Stewart: It does seem young, though I have a client who decided that's what she needed. Our personal opinion is that long-term care insurance is most appropriate from the middle 50s up until you're getting ready to retire at 65 or so. The reason the 40-something popped into my head was that I had an individual who came in at that age and said, "I really need to look into some long-term care insurance."
And for individuals like that, I would possibly look at a different avenue of premium structure, perhaps like a 10-payment situation.
Benz: So what other questions should you ask when considering one of these policies?
Stewart: The typical policy involves paying premiums every single year, but I will preface that by saying you want to find a policy that will maintain that same premium level for the same level of benefit that you're going to get. There are some long-term care companies that will raise the premiums, the older you get, to maintain the same level of benefit.
That's one of the questions that a client should ask the insurance company, or if they're going through an agent, they should ask, "Are my premiums going to increase at any point in time? Which products allow for me to pay a level premium and I don't have to expect any sort of rate increases?"

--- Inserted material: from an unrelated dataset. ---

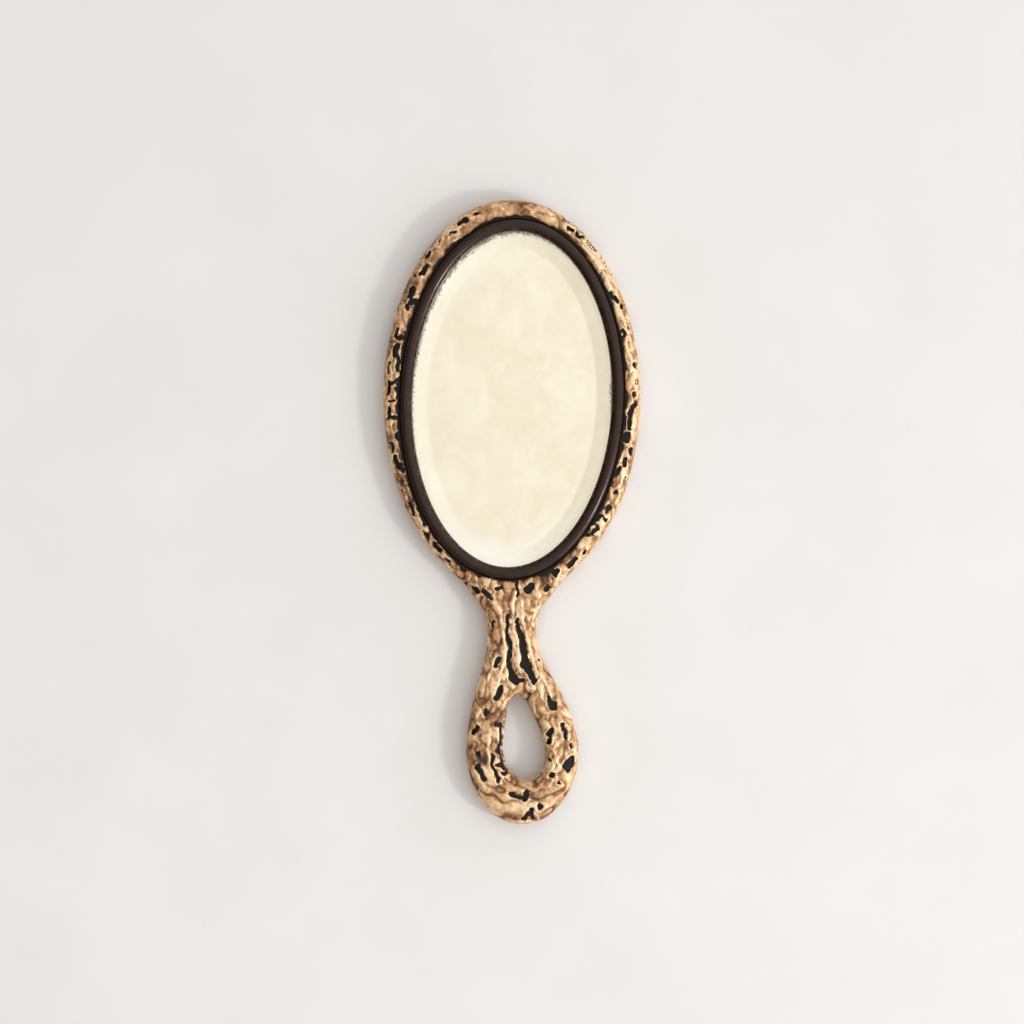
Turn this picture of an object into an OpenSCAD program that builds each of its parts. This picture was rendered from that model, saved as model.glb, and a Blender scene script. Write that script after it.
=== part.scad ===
// Oval hand mirror with a bevelled glass, a half-round bezel and a gilt skin over a dark wood core.
// Frame: the back rests on z = 0, +Z points out of the glass, +Y towards the head, millimetres.

/* [Body] */
// Length over the head and the hanging loop
overall_l = 254; // [250:1:262]
// Thickness of the body, skin included
body_t = 12; // [11.5:0.1:14]
// Radius of the rounding all round the body
edge_r = 4.8; // [4.4:0.1:5]
// Thickness of the gilt skin
skin_t = 1.4; // [1:0.1:1.6]

/* [Head] */
// Width of the head
head_w = 104.8; // [104:0.2:112]
// Length of the head's oval
head_l = 160.6; // [159:0.2:168]

/* [Handle] */
// Width of the neck at its narrowest
neck_w = 20.3; // [18:0.1:24]
// Height of the narrowest point above the handle's end
neck_rise = 76; // [74:0.5:78]
// Width of the loop
loop_w = 46; // [45:0.2:52]
// Height of the loop's widest line above the handle's end
loop_rise = 30; // [28:0.5:32]
// Distance that the loop leans to the right of the neck
loop_shift = 4.2; // [0:0.1:6]

/* [Loop hole] */
// Width of the hole at its widest
hole_w = 16.4; // [14:0.2:17]
// Length of the hole
hole_l = 33.8; // [30:0.2:34]
// Height of the hole's lower end above the handle's end
hole_rise = 18.4; // [17:0.2:20]
// Lean of the hole, in degrees
hole_lean = 8; // [0:0.5:9]

/* [Glass] */
// Width of the glass that shows inside the bezel
sight_w = 80.8; // [78:0.2:82]
// Length of the glass that shows inside the bezel
sight_l = 136; // [132:0.2:138]
// Distance from the head's centre down to the glass's centre
sight_drop = 1; // [0:0.1:2]
// Lean of the glass and its bezel to the right, in degrees
sight_tilt = 2.1; // [0:0.1:2.5]
// Thickness of the plate
glass_t = 4; // [3:0.1:4.2]
// Thickness that the bevel leaves at the plate's edge
glass_edge_t = 2.2; // [1.8:0.1:2.4]
// Width of the bevel that shows inside the bezel
bevel_w = 6.4; // [4:0.1:9]
// Width of the plate that the bezel covers
glass_lap = 2; // [1.6:0.1:2.2]

/* [Bezel] */
// Width of the half-round bezel
bezel_w = 5.2; // [4.6:0.1:5.4]
// Height of the bezel's crest above the body's face
bezel_proud = 0.8; // [0.3:0.1:1.5]
// Width of bare core between the bezel and the skin
ledge_w = 0.6; // [0.3:0.1:1]

/* [Packing behind the glass] */
// Height of the recess floor above the back
floor_z = 3; // [2.6:0.1:3]
// Thickness of the felt pad
felt_t = 1.2; // [0.8:0.1:1.2]
// Thickness of the backing card
card_t = 1; // [0.6:0.1:1]
// Thickness of the paint over the silver
paint_t = 0.1; // [0.05:0.01:0.15]
// Thickness of the silver coat
silver_t = 0.05; // [0.03:0.01:0.08]
// Number of packing slips round the plate
slip_count = 8; // [6:2:10]
// Length of a packing slip
slip_l = 5; // [4:0.5:6]

/* [Hidden] */

EDGE_N = 4;              // facets over each quarter round of the body's edge
SMOOTH_N = 3;            // facets between two points of an outline
RIM_N = 96;              // facets round the glass and its bezel
BEAD_N = 10;             // facets over the bezel's half round
FAR = 200;               // longer than anything it cuts
GAP = 0.1;               // clearance between parts that are slipped together
PLATE_GAP = 0.8;         // room for the packing slips round the plate
SLIP_T = 0.4;            // thickness of a packing slip
OVERSHOOT = 1;           // how far a cutter runs past the face that it opens

head_y = overall_l / 2 - head_l / 2;
base_y = -overall_l / 2;

// Heights of the stack from the recess floor up to the glass
card_z = floor_z + felt_t;
paint_z = card_z + card_t;
silver_z = paint_z + paint_t;
glass_z = silver_z + silver_t;
shoulder_z = glass_z + glass_edge_t + GAP;
bezel_r = bezel_w / 2;
bezel_axis_z = body_t + bezel_proud - bezel_r;

// ---- The glass's ellipse and what runs round it ----

// Point of the sight ellipse at angle t, moved outward along its normal by d
function rim_point(t, d) =
    let (half = [sight_w, sight_l] / 2, n = [cos(t) / half.x, sin(t) / half.y])
    [half.x * cos(t), half.y * sin(t)] + d * n / norm(n);

function rim(d) = [for (i = [0 : RIM_N - 1]) rim_point(i * 360 / RIM_N, d)];

// Places what lies inside the head in line with the leaning glass
module at_sight() translate([0, head_y - sight_drop]) rotate(-sight_tilt) children();

// A flat sheet, out to a distance from the edge of the glass that shows
module sheet(reach, z, t) at_sight() translate([0, 0, z]) linear_extrude(t) polygon(rim(reach));

// Sweeps a profile of [distance outward, height] round the whole rim
module rim_sweep(profile) {
    m = len(profile);
    polyhedron(
        points = [for (i = [0 : RIM_N - 1], p = profile) concat(rim_point(i * 360 / RIM_N, p.x), p.y)],
        faces = [for (i = [0 : RIM_N - 1], j = [0 : m - 1])
            let (here = i * m, next = (i + 1) % RIM_N * m, k = (j + 1) % m)
            each [[here + j, here + k, next + j], [here + k, next + k, next + j]]]
    );
}

// ---- Body shape shared by the core and the skin ----

// From the neck (0) to the loop's widest line (1): [share of the way, share of the widening]
LOOP_FLARE = [[0.15, 0.09], [0.31, 0.32], [0.46, 0.55], [0.63, 0.77], [0.85, 0.955]];
// The same from the neck to the point where the shoulders run into the head's oval
SHOULDER_FLARE = [[0.3, 0.03], [0.53, 0.27], [0.775, 0.61]];
// Angle on the head's oval where the shoulders start, below the widest line
SHOULDER_ANGLE = 61;
// Right half of the hole, from its upper end down: [share of the half width, share of the length]
HOLE_SIDE = [[0, 0], [0.4, 0.07], [0.6, 0.21], [0.8, 0.37], [0.96, 0.54], [1, 0.68], [0.87, 0.84],
             [0.5, 0.96]];

function ellipse_arc(centre, half, from, to, n) =
    [for (i = [0 : n]) let (t = from + (to - from) * i / n) centre + [half.x * cos(t), half.y * sin(t)]];

// Points that leave p for q: y by the first share of each pair, x by the second
function flare(p, q, shares) = [for (f = shares) [p.x + (q.x - p.x) * f.y, p.y + (q.y - p.y) * f.x]];

function reversed(list) = [for (i = [len(list) - 1 : -1 : 0]) list[i]];

// Closed smooth curve through the points
function smooth(c) = [for (i = [0 : len(c) - 1], k = [0 : SMOOTH_N - 1])
    let (n = len(c), t = k / SMOOTH_N,
         a = c[(i + n - 1) % n], b = c[i], d = c[(i + 1) % n], e = c[(i + 2) % n])
    b + (t * (d - a) + t * t * (2 * a - 5 * b + 4 * d - e) + t * t * t * (3 * b - a - 3 * d + e)) / 2];

// The curve moved by a distance to the left of its run, which is inward on an anticlockwise outline
function moved(c, by) = [for (i = [0 : len(c) - 1])
    let (n = len(c), run = c[(i + 1) % n] - c[(i + n - 1) % n]) c[i] + by * [-run.y, run.x] / norm(run)];

function body_outline() =
    let (head = ellipse_arc([0, head_y], [head_w, head_l] / 2, -SHOULDER_ANGLE, 180 + SHOULDER_ANGLE, 26),
         loop = ellipse_arc([loop_shift, base_y + loop_rise], [loop_w / 2, loop_rise], 180, 360, 12),
         neck = [neck_w / 2, base_y + neck_rise], neck_left = [-neck.x, neck.y])
    smooth(concat(
        head,
        reversed(flare(neck_left, head[26], SHOULDER_FLARE)),
        [neck_left],
        flare(neck_left, loop[0], LOOP_FLARE),
        loop,
        reversed(flare(neck, loop[12], LOOP_FLARE)),
        [neck],
        flare(neck, head[0], SHOULDER_FLARE)
    ));

function hole_outline() =
    let (side = [for (p = HOLE_SIDE) [p.x * hole_w / 2, (0.5 - p.y) * hole_l]],
         left = [for (i = [1 : len(side) - 1]) [-side[i].x, side[i].y]],
         turn = [[cos(hole_lean), -sin(hole_lean)], [sin(hole_lean), cos(hole_lean)]])
    smooth([for (p = concat([side[0]], left, [[0, -hole_l / 2]], reversed([for (p = left) [-p.x, p.y]])))
        turn * p + [loop_shift, base_y + hole_rise + hole_l / 2]]);

// Closed solid through a stack of outlines with equally many points; each of the levels is [move, height]
module stack(outline, levels) {
    n = len(outline);
    last = (len(levels) - 1) * n;
    polyhedron(
        points = [for (v = levels, p = moved(outline, v.x)) concat(p, v.y)],
        faces = concat(
            [[for (i = [0 : n - 1]) i]],
            [for (j = [0 : n : last - n], i = [0 : n - 1]) let (k = (i + 1) % n)
                each [[j + i, j + n + i, j + k], [j + k, j + n + i, j + n + k]]],
            [[for (i = [n - 1 : -1 : 0]) last + i]]
        )
    );
}

// Levels of the lower rounded edge, r being its radius about a centre that an inset doesn't move
function low_levels(r) = [for (i = [0 : EDGE_N]) let (t = i * 90 / EDGE_N)
    [edge_r - r * sin(t), edge_r - r * cos(t)]];

function high_levels(r) = reversed([for (v = low_levels(r)) [v.x, body_t - v.y]]);

// The body between the given levels, with the loop's hole through it
module slab(levels) {
    first = levels[0];
    last = levels[len(levels) - 1];
    difference() {
        stack(body_outline(), levels);
        stack(hole_outline(), concat([[-first.x, first.y - OVERSHOOT]], [for (v = levels) [-v.x, v.y]],
            [[-last.x, last.y + OVERSHOOT]]));
    }
}

// ---- Sub-parts ----

// The core stops short of the body's two faces by the skin's thickness
module body_core() color("#1d1a19") resize([0, 0, body_t - 2 * skin_t]) difference() {
    slab(concat(low_levels(edge_r - skin_t), high_levels(edge_r - skin_t)));
    sheet(glass_lap + PLATE_GAP, floor_z, body_t);
    sheet(bezel_w + GAP, shoulder_z, body_t);
}

// Each half of the skin is a thin shell that is as high as half the body
module gilt_front() color("#c89b6e") resize([0, 0, body_t / 2]) difference() {
    slab(concat([[0, body_t / 2]], high_levels(edge_r)));
    slab(concat([[skin_t, body_t / 2 - OVERSHOOT]], high_levels(edge_r - skin_t)));
    sheet(bezel_w + ledge_w, body_t / 2, body_t);
}

module gilt_back() color("#c89b6e") resize([0, 0, body_t / 2]) difference() {
    slab(concat(low_levels(edge_r), [[0, body_t / 2]]));
    slab(concat(low_levels(edge_r - skin_t), [[skin_t, body_t / 2 + OVERSHOOT]]));
}

// A half-round bead on a foot, with a lip that hooks over the plate's edge
function bezel_profile() =
    let (lip_z = shoulder_z + (glass_t - glass_edge_t) * glass_lap / (glass_lap + bevel_w),
         foot_x = glass_lap + PLATE_GAP)
    concat(
        [[0, lip_z], [foot_x, lip_z], [foot_x, shoulder_z], [bezel_w, shoulder_z]],
        [for (i = [0 : BEAD_N]) let (t = i * 180 / BEAD_N)
            [bezel_r + bezel_r * cos(t), bezel_axis_z + bezel_r * sin(t)]]
    );

module bezel() color("#34241f") at_sight() rim_sweep(bezel_profile());

module mirror_glass() color("#eff4f2") hull() {
    sheet(glass_lap, glass_z, glass_edge_t);
    sheet(-bevel_w, glass_z, glass_t);
}

module silver_coat() color("#d9d4c4") sheet(glass_lap, silver_z, silver_t);

module backing_paint() color("#5b3a2c") sheet(glass_lap, paint_z, paint_t);

module backing_card() color("#a68f6d") sheet(glass_lap + PLATE_GAP - GAP, card_z, card_t);

module felt_pad() color("#3c4a3c") sheet(glass_lap + PLATE_GAP - GAP, floor_z, felt_t);

// Small slips of card that stand between the plate's edge and the recess wall
module packing_slips() color("#b59f7c") at_sight()
    for (i = [0 : slip_count - 1]) {
        t = (i + 0.5) * 360 / slip_count;
        ahead = rim_point(t + 1, glass_lap) - rim_point(t - 1, glass_lap);
        translate(concat(rim_point(t, glass_lap + PLATE_GAP / 2), paint_z)) rotate(atan2(ahead.y, ahead.x))
            translate([-slip_l / 2, -SLIP_T / 2]) cube([slip_l, SLIP_T, glass_edge_t]);
    }

body_core();
gilt_front();
gilt_back();
bezel();
mirror_glass();
silver_coat();
backing_paint();
backing_card();
felt_pad();
packing_slips();
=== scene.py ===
"""Looks of the hand mirror on its CAD frame, in metres: a gilt bark skin, a dark bezel, aged silvering."""
import math

import bpy
import numpy as np
import openvdb
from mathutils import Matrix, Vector

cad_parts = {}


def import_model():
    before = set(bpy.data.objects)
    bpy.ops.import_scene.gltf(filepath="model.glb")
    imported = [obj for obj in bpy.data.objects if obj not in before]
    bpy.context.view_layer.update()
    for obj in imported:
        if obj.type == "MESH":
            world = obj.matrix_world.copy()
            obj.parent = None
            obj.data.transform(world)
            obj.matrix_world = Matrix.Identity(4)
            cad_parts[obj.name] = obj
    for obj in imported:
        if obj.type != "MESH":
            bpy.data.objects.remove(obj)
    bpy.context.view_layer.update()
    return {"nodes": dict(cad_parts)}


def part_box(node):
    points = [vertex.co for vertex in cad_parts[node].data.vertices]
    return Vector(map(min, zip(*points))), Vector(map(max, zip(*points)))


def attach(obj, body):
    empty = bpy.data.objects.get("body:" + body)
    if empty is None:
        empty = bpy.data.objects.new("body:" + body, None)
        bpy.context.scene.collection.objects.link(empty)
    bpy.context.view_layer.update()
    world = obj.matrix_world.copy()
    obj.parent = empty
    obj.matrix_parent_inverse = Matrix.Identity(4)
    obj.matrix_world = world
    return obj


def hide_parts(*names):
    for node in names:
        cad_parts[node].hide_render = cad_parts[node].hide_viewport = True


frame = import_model()
nodes = frame["nodes"]
scene = bpy.context.scene
scene.view_settings.view_transform = "Standard"

MM = 0.001
FRONT_VOXEL = 0.42      # mm, of the fields that the gilt skins are meshed from
BACK_VOXEL = 0.55
FRONT_MERGE = 0.04      # how far the mesher may merge faces where the field is even
BACK_MERGE = 0.25
LAP = 0.12              # mm that the skins reach into the core, so that no seam shows
TONGUE = 0.5            # mm that the back skin reaches up behind the front one
TO_WINDOW = (0.84, 0.10, 0.47)      # direction of the room's bright side
CAMERA_HEIGHT = 0.983   # m above the middle of the body
LENS = 85               # mm, on a sensor 36 mm wide
SENSOR = 36
WARP = 1.3              # mm that the folds are pulled about
FINE_WARP = 0.75        # mm that the pockets' edges are pulled about
VEIN_HALF = 0.55        # mm, half the width of a raised vein
DEEP = 2.2              # mm that a pocket goes down, past the skin
LIP = 0.3               # mm that the gold rises round a pocket
HEAD_TURN = 66          # mm along the head's rim per radian
HEAD_REACH = 58         # mm that stand for the way from the head's centre to its rim
LOOP_TURN = 19          # mm along the loop per radian
RIM_N = 256             # profiles round the bezel, the plate and the felt
BEZEL_FOOT_IN = 2.9     # mm from the sight edge out to the bezel's foot, past the plate


# ---------------------------------------------------------------- objects, vertex data, colour ramps

def add_object(name, data):
    obj = bpy.data.objects.new(name, data)
    scene.collection.objects.link(obj)
    return obj


def store(mesh, key, values):
    """Keep one number per vertex, which the mesh's material reads."""
    attribute = mesh.attributes.new(key, "FLOAT", "POINT")
    attribute.data.foreach_set("value", values.reshape(-1).astype(np.float32))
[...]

We had an individual who was 77 years old and has had a long-term care policy for years. She has not had to use it because she's in excellent shape, but she got a notice from her insurance company saying that her premium was going up. We reviewed what she had. She had gotten the policy at a much younger age, so you have to do a premium comparison.
If she were to buy a new long-term care policy now, how much would it cost compared to the rate increase to continue her current policy? She could also keep her premiums the same but settle for a lower benefit in the future. She said she would rather go with the premium increase, which wasn't that substantial, believe it or not, and continue with the same level of monthly benefit that she'd have if she went into a facility.
Benz: Let's talk about what kind of features someone should look for in one of these policies. I know you can buy inflation protection, for example. Would you recommend that?
Stewart: Yes. I will tell you it's going to raise the premium costs up and it does so somewhat significantly, but you need to take into account that we're doing future forward planning on this, and that is something that is definitely necessary. Does it cost more? No question it costs more.
Benz: So say you're part of a married couple looking at long-term care insurance. Do you have to buy the policies individually?
Stewart: There are some policies where you don't have to. There are some that are set up for a husband and wife, to cover both of them for four years, for example. Let's say the husband goes into a nursing facility for a year. When he comes back out, the wife still has the possibility of using that pool for three more years.
Benz: It seems like you'd also want to look for flexibility and the ability to receive care in your home versus some external facility.
Stewart: I just saw a statistic that 20% of claims from long-term care are done in a nursing home; the rest are home health care.
Benz: And I assume we'll just see things move more and more in that direction, where people might want and demand that flexibility.
Stewart: For individuals looking for long-term care, that's a question they need to ask every single time. Because people don't want to move out of their homes. They're comfortable, it's their home, they don't want to have to move into a facility. It's the last thing they want to do. So a key thing to ask is whether you can use the insurance for home health care.